Novel statistical methodology can enhance understanding of the interactions between multiple genes and environmental factors on a complex disease. The massive amount of high-throughput genomic data brings a great challenge of developing advanced statistical and computational data mining tools. In this course, we will go through some effective statistical methods for analyzing these high-throughput data. The course especially focuses on three types of high-throughput data: gene expression microarray, single nucleotide polymorphism (SNP) markers, and next-generation sequencing (NGS) reads.

Topics include

Ÿ Gene expression:

- Technology and measurement

- Quality assessment

- Preprocessing Affymetrix GeneChip: background adjustment, normalization and summarization

- Differential expression

- Clustering and prediction

- Gene set enrichment analysis

Ÿ SNP markers:

- Preliminary analyses: Hardy-Weinberg equilibrium, haplotype and genotype data, measures of linkage disequilibrium, estimates of recombination rates, SNP tagging

- Population-based association study: case-control and family study

- Candidate-gene and genome-wide association studies

- Population stratification

- Tests of association: single and multiple SNPs

- Epistatic effects and gene-environment interactions

- Multiple testing

Ÿ NGS reads

- DNA sequencing

- Next-generation sequencing platforms

- 1000 Genomes project

- Genotype and SNP calling from NGS

- Tests of association for common and rare SNPs

- Structural variation in the human genome

- Best practice in analyzing next-generation sequencing data

HANDOUTS AND TEXTBOOKS

Handouts corresponding to each lecture will be available on the class website before each class. There is no required textbook for this course. Following books are recommended for further reading:

Gentleman R, Carey VJ, Huber W, Irizarry RA, Dudoit S (Editor) (2005). Bioinformatics and Computational Biology Solutions Using R and Bioconductor. Springer.

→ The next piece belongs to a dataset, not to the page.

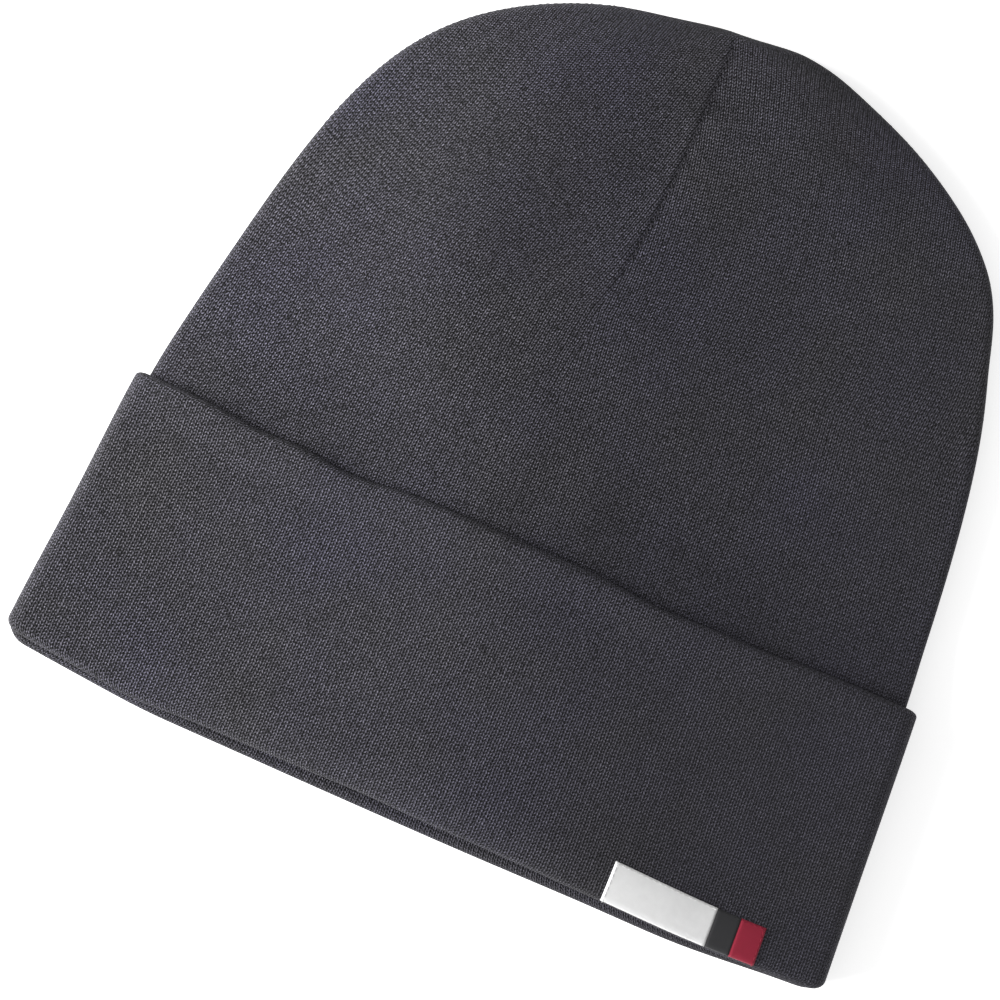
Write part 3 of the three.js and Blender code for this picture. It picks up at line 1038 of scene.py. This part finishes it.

Draghici S (2012). Statistics and Data Analysis for Microarrays Using R and Bioconductor, 2nd Edition. Chapman & Hall/CRC Press.

Datta S, Nettleton D (Editor) (2014). Statistical Analysis of Next Generation Sequencing Data. Springer.

Thomas DC (2004). Statistical Methods in Genetic Epidemiology. Oxford.

Collins AR (Editor) (2007). Linkage Disequilibrium and Association Mapping: Analysis and Applications. Humana Press.

PREREQUISITES

Students are expected to be familiar with computer languages R and Bioconductor. Background on probability and mathematical statistics is required.

METHOD OF STUDENT EVALUATION

The course grade will be based on three homework assignments, attendance, participation and a final project.